┌─ SOURCE DATA
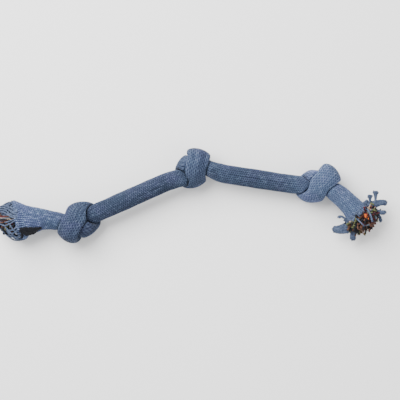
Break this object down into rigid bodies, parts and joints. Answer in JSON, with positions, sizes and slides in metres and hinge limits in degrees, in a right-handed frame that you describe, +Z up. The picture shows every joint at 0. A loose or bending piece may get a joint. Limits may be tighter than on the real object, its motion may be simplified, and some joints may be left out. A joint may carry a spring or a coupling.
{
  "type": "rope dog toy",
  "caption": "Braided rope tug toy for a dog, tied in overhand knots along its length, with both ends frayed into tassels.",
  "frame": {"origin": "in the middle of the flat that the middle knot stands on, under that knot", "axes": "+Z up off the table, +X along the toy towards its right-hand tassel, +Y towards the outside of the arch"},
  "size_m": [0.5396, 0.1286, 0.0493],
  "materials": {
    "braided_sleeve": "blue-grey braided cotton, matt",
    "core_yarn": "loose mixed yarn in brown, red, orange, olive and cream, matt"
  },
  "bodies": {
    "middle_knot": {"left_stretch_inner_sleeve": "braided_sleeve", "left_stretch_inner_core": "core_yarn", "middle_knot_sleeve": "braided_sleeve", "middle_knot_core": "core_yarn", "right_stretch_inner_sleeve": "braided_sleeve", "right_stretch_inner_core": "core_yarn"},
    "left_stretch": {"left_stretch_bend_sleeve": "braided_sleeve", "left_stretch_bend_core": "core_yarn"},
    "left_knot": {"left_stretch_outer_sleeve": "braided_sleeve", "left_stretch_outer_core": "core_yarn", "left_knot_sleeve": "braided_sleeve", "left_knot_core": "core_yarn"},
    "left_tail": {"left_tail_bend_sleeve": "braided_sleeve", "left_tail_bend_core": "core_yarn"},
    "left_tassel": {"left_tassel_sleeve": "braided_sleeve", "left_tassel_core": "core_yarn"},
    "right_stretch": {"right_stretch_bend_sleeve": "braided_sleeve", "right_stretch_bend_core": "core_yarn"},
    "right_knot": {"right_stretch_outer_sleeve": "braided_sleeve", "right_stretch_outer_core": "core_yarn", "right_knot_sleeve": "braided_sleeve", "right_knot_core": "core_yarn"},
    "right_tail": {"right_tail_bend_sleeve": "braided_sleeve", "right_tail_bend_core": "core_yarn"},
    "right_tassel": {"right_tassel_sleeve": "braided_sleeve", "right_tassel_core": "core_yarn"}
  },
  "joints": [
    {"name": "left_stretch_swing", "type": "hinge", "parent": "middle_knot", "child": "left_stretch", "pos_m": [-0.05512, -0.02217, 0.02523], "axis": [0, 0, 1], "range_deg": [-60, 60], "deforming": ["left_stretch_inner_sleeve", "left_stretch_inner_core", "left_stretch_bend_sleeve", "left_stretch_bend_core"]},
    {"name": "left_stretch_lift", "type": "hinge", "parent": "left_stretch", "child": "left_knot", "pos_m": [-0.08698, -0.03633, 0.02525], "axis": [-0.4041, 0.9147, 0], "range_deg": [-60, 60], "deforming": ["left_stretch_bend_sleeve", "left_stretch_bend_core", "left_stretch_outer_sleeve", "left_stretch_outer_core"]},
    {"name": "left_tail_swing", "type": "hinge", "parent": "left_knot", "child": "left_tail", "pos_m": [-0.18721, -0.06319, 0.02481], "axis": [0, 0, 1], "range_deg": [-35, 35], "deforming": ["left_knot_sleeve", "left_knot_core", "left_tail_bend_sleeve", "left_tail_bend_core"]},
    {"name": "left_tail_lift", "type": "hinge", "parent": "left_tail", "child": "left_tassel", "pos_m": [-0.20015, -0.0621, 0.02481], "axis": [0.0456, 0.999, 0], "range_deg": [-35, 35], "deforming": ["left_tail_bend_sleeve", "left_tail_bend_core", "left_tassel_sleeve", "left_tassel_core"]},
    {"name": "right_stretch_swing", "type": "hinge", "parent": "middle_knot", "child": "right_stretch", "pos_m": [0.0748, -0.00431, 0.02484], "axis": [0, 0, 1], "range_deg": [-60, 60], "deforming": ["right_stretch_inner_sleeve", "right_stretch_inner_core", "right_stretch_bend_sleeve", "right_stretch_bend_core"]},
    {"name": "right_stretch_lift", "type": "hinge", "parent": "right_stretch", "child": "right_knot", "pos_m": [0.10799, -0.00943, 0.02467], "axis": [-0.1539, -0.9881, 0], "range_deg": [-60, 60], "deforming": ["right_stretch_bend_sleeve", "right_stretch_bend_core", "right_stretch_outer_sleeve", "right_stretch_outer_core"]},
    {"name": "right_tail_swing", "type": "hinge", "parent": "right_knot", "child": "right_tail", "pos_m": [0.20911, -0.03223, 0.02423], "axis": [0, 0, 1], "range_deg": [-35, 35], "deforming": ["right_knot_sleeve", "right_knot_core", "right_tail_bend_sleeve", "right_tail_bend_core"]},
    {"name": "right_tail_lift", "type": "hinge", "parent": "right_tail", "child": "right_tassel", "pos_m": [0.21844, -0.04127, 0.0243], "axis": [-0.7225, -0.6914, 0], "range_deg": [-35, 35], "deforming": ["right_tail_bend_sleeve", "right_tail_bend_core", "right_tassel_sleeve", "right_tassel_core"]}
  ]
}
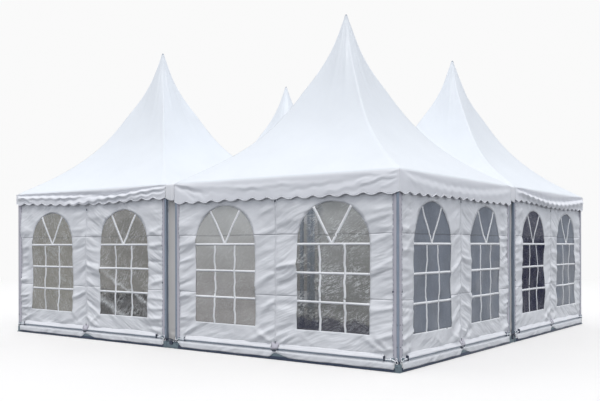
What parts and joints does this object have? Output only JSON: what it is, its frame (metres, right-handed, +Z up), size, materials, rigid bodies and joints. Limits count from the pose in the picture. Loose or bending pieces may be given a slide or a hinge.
└─
┌─ SOURCE DATA
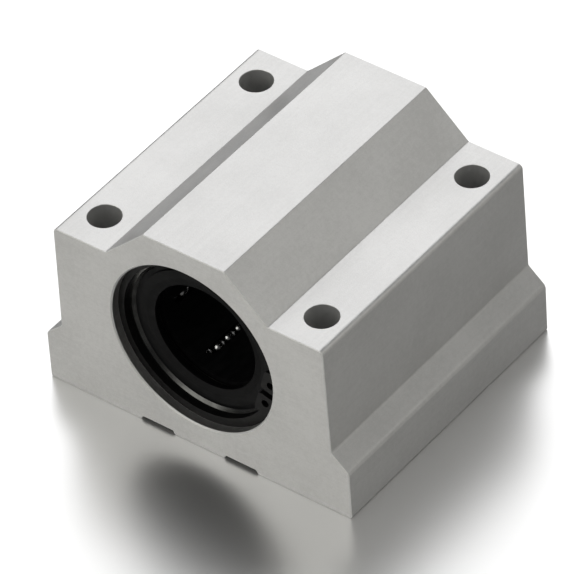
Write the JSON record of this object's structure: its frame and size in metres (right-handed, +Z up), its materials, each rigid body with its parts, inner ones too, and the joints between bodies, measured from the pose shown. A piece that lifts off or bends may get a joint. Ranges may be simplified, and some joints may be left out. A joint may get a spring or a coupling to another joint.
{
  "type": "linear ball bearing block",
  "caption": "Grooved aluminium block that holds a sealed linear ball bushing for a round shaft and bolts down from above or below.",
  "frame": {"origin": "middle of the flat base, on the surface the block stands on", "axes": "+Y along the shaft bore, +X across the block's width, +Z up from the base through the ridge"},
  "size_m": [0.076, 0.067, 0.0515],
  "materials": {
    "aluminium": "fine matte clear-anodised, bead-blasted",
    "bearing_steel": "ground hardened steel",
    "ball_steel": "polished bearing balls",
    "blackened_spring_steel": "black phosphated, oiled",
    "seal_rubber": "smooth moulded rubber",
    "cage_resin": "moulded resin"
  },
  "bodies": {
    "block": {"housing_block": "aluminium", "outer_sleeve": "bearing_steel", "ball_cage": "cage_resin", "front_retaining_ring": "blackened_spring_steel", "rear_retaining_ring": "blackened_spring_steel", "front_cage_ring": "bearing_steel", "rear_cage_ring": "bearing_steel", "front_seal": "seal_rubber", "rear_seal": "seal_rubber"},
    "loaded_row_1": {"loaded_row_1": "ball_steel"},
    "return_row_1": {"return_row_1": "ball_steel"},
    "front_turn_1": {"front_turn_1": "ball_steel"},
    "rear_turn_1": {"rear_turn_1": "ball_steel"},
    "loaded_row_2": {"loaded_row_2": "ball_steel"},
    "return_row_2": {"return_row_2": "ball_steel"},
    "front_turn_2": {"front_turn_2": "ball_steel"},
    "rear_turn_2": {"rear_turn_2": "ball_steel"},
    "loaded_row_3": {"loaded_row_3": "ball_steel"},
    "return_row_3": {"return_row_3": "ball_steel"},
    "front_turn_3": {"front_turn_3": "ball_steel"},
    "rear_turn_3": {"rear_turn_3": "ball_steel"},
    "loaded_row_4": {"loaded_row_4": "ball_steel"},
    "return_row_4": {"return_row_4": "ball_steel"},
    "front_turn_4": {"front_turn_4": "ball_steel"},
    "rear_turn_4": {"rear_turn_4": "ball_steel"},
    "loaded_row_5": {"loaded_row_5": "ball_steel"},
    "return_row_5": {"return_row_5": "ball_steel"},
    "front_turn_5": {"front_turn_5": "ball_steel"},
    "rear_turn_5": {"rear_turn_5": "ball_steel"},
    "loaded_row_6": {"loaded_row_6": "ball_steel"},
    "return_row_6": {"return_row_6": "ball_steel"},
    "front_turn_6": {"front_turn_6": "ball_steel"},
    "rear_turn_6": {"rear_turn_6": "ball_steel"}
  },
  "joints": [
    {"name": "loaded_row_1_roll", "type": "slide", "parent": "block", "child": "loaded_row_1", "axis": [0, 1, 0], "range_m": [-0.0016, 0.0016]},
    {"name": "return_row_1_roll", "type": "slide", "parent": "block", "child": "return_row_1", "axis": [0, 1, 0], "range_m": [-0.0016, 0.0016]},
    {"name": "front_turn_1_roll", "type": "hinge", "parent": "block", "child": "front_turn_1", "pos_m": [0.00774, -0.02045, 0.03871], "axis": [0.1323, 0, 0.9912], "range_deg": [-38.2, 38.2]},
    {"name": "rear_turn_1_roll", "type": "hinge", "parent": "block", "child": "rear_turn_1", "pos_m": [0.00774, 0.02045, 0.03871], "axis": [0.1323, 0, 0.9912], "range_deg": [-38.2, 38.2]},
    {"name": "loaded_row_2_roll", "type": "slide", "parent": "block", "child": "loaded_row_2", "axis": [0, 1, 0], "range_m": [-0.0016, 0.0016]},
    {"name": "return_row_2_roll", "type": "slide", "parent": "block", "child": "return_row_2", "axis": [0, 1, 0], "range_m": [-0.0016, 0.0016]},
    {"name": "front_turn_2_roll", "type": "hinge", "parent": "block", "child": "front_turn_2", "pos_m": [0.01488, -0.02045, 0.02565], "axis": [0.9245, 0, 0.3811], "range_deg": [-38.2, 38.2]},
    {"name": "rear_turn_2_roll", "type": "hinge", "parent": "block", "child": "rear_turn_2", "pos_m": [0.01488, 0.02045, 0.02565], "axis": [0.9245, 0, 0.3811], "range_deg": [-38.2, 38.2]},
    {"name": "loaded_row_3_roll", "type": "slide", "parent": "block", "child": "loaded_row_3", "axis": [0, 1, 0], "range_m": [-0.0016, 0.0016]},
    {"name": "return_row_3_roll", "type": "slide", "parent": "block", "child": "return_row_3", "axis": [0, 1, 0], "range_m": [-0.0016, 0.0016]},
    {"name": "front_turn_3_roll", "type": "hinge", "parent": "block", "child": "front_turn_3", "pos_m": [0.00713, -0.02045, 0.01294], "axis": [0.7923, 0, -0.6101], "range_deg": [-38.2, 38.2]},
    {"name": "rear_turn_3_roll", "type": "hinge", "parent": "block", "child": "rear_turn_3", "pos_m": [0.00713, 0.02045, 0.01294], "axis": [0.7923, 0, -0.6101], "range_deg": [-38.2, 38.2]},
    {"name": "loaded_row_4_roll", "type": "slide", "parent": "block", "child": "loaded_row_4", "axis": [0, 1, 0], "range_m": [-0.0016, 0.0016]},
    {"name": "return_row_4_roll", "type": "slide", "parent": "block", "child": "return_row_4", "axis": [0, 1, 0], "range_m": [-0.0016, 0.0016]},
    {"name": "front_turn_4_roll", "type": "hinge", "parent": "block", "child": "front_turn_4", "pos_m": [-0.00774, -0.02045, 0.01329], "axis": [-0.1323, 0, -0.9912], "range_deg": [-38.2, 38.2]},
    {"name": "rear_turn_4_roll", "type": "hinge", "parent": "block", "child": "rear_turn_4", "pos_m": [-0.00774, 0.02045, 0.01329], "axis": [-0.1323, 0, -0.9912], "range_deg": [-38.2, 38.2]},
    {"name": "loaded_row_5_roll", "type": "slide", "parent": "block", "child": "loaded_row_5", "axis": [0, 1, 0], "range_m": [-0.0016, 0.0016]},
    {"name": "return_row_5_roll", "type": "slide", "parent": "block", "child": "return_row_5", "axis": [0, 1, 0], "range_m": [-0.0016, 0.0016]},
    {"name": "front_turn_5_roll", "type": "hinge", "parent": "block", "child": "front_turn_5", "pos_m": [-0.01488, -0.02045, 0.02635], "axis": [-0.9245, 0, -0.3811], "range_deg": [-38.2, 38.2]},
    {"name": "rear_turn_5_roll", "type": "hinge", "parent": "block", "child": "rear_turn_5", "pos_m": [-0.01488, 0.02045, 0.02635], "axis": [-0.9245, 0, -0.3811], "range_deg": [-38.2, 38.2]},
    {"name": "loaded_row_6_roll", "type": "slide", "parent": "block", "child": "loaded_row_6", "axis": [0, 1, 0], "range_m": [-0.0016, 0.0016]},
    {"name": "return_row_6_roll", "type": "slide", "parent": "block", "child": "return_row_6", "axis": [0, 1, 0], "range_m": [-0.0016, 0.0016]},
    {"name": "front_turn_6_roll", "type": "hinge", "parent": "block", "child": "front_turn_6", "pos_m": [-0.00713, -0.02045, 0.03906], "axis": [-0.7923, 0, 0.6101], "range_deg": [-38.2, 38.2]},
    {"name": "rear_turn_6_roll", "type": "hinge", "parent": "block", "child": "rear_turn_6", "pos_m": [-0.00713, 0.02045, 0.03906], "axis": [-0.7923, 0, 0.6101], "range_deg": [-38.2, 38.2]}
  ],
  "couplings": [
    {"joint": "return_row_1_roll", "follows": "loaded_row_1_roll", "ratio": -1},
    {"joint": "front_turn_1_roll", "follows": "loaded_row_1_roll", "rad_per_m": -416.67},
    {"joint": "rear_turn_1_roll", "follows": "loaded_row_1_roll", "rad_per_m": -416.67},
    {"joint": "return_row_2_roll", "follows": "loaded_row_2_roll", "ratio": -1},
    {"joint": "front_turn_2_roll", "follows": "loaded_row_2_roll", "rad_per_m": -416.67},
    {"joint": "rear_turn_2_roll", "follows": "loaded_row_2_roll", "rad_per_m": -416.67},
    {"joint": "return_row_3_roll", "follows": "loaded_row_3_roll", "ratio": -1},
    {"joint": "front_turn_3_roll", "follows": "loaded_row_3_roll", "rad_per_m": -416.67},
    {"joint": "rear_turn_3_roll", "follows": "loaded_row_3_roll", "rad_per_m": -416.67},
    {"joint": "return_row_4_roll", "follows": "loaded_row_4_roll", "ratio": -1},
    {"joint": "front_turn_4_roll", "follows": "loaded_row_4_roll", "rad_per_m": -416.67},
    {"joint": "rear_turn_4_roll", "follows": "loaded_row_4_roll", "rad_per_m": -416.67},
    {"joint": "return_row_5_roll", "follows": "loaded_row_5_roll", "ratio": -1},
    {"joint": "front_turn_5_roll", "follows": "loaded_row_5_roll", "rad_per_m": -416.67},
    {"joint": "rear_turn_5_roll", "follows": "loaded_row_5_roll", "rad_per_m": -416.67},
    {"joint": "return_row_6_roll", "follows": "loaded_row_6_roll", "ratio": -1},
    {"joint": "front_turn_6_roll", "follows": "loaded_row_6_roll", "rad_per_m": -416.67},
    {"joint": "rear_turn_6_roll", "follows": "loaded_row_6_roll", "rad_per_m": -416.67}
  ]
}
└─
• EXERCISE DETAILS:
Say how many lines above hold the word "from", giving only the count.

• SOLVED EXERCISE:
4